Task-Oriented Satellite-UAV Networks With Mobile-Edge Computing

Abstract

Networked robots have become crucial for unmanned applications since they can collaborate to complete complex tasks in remote/hazardous/depopulated areas. Due to the cost inefficiency of deploying cellular network infrastructure in these areas, hybrid satellite-UAV networks emerge as a promising solution. These networks provide seamless and on-demand connectivity for multiple robots with various task requirements, and support computation-intensive and latency-sensitive services through mobile edge computing (MEC)-based offloading. However, to complete tasks in limited times, the rapid collective movement of mobile robots may cause frequent service migration, and a large number of gathered robots may compete for limited bandwidth resources in satellite and UAV communications. As a result, offloading latency may increase significantly. To address this issue, the average completion time of multi-robot offloading in task-oriented satellite-UAV networks with MEC is formulated as an optimization problem. Unlike conventional mobility-aware MEC-based offloading schemes, joint optimization of mobility control, data offloading, and resource allocation is proposed using velocity control of multiple robots.
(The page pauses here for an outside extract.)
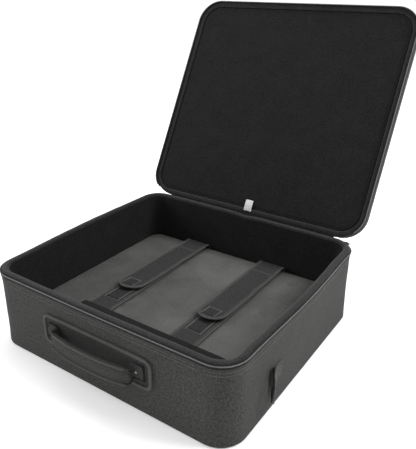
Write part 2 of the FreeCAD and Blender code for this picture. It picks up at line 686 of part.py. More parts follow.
def slider_and_pull(side, sign):
    sweep = size("slider_sweep")
    shell = sector("shell", SLIDER_FACE, SLIDER_TALL, sweep, SLIDER_LOW)
    wall = cylinder("corner_space", "corner_round + tape_thick + slider_clear", "2 * coil_top")
    channel = cylinder("channel", "%s - slider_wall" % SLIDER_FACE,
                       "coil_tall + 2 * slider_clear")
    put(channel, up="%s + slider_wall" % SLIDER_LOW)
    pieces = [cut("hollow_shell", cut("bent_shell", shell, wall), channel)]
    for way in ("0 - ", "0 + "):
        pieces.append(box("lug", "lug_thick", "lug_deep", "lug_tall",
                          "%s (eye_wide / 2 + slider_clear + lug_thick / 2)" % way,
                          "%s - slider_wall / 2 + lug_deep / 2" % SLIDER_FACE,
                          "%s - lug_tall / 2" % PIN_LEVEL))
    pin = cylinder("pin", "pin_half", "eye_wide + 2 * slider_clear + 2 * lug_thick", ALONG_X)
    put(pin, "0 - eye_wide / 2 - slider_clear - lug_thick", PIN_OUT, PIN_LEVEL)
    pieces.append(pin)
    slider = on_corner(fuse("slider", pieces), sign, size("slider_angle"))
    subpart(slider, "zip_slider_" + side)

    eye = cylinder("eye", "eye_half", "eye_wide", ALONG_X)
    put(eye, "0 - eye_wide / 2", PIN_OUT, PIN_LEVEL)
    neck = box("neck", "eye_wide", "pull_thick", "lug_tall", "0", PIN_OUT,
               "%s - lug_tall" % PIN_LEVEL)
    blade = box("blade", "pull_wide", "pull_thick", "pull_long - lug_tall", "0", PIN_OUT,
                "%s - pull_long" % PIN_LEVEL)
    hole = cylinder("pull_hole", "pin_half + pin_clear", "2 * eye_wide", ALONG_X)
    put(hole, "0 - eye_wide", PIN_OUT, PIN_LEVEL)
    pull = cut("pull", fuse("pull_blank", [eye, neck, blade]), hole)
    subpart(on_corner(pull, sign, size("slider_angle")), "zip_pull_" + side)


def zip_stops():
    """Small clips that close the ends of the tub's coil."""
    clips = []
    for sign in (-1, 1):
        tall = "coil_tall + 2 * slider_clear"
        outer = sector("clip", "corner_round + tape_thick + coil_deep", tall,
                       size("stop_sweep"), "coil_top - coil_tall - slider_clear")
        inner = cylinder("clip_space", "corner_round + tape_thick", "2 * coil_top")
        clips.append(on_corner(cut("stop", outer, inner), sign, size("stop_angle")))
    group("zip_stops", clips)


# ---------------------------------------------------------------- build, check and write

tub_shell()
tub_zip()
lid_shell()
lid_zip()
hinge_and_label()
contents()
straps()
handle_fixings()
handle_grip()
for name, sign in (("left", -1), ("right", 1)):
    ring_and_tab(name, sign)
    slider_and_pull(name, sign)
zip_stops()
doc.recompute()

for obj in doc.Objects:
    if "Invalid" in obj.State or "Error" in obj.State:
        raise RuntimeError("%s (%s) did not recompute: %s" % (obj.Label, obj.Name, obj.State))
for obj in SUBPARTS:
    if obj.Shape.isNull() or not obj.Shape.isValid() or obj.Shape.Volume <= 0:
        raise RuntimeError(obj.Label + " has no valid shape")

os.makedirs("parts", exist_ok=True)
for obj in SUBPARTS:
    obj.Shape.exportStep("parts/" + obj.Label + ".step")
print("wrote %d sub-parts" % len(SUBPARTS))
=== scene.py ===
"""Looks of an open padded carry case for tabletop miniatures, built round its CAD frame.

Metres, in the frame's axes: +X to the right along the front wall, +Y to the hinge, +Z up.
Lid pieces are made as they lie on the closed case, and then swung open.
"""
import json
import math

import bmesh
import bpy
import numpy as np
from mathutils import Matrix, Vector


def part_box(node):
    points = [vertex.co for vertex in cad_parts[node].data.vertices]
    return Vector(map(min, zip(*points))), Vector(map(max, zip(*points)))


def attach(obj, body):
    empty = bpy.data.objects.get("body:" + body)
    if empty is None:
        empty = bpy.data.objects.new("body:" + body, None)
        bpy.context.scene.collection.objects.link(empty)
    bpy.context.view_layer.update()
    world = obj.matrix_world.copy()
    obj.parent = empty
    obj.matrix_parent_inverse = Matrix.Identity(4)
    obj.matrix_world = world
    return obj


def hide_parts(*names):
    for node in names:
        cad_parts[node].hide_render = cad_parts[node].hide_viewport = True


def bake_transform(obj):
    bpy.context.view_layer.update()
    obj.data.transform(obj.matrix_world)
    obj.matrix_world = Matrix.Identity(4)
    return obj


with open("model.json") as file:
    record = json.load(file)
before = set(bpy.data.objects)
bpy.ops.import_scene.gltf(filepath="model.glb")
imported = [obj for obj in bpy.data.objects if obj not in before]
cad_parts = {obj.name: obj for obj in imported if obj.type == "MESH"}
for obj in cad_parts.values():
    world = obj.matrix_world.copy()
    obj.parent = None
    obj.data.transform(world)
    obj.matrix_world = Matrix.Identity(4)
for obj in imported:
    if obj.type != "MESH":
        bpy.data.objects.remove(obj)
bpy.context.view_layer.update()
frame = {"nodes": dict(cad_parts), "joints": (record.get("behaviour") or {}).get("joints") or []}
NODES = frame["nodes"]
JOINTS = {joint["name"]: joint for joint in frame["joints"]}

# ------------------------ places, from the frame

def between(node, axis):
    """The middle of a CAD node's box along one axis."""
    low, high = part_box(node)
    return (low[axis] + high[axis]) / 2


HALF_X, HALF_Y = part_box("tub_side_cover")[1].xy
RIM_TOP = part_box("tub_rim_cap")[1].z
TURN = 0.038                       # the tub's corner radius
WALL = 0.016                       # cover, foam and lining together
COVER_TOP = 0.1200                 # where the woven cover ends, under the rim
COIL_MID = between("tub_zip_coil", 2)
COIL_OUT = 0.0014                  # from the cover's face to the middle of the coil
PAD_LOW, PAD_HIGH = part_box("pad_cover")
HINGE = Vector(JOINTS["lid_hinge"]["pos_m"])
LID_OPEN = -JOINTS["lid_hinge"]["range_deg"][0]
LID_X, LID_Y, LID_TURN = HALF_X + 0.003, HALF_Y + 0.003, TURN + 0.003
LID_FACE = HINGE.z - 0.0025        # the height of the closed lid's rim face
SWING = (Matrix.Translation(HINGE) @ Matrix.Rotation(math.radians(-LID_OPEN), 4, "X")
         @ Matrix.Translation(-HINGE))


# ------------------------ meshes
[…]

According to Lyapunov optimization, the original optimization problem is simplified into minimizing the average completion time of offloading for all robots within UAV and satellite coverage. A multi-agent $Q$ -learning algorithm, including multi-group dual-agent $Q$ -learning, is proposed based on local state observation and global reward calculation. In each dual-agent $Q$ -learning, one agent is responsible for velocity control and communication resource allocation, while the other is responsible for data offloading and computational resource allocation. The convergence of the proposed multi-agent $Q$ -learning algorithm is also theoretically analyzed. Simulation results show that the proposed scheme can effectively reduce the offloading latency by up to 35% in the multi-robot environment over its conventional counterparts.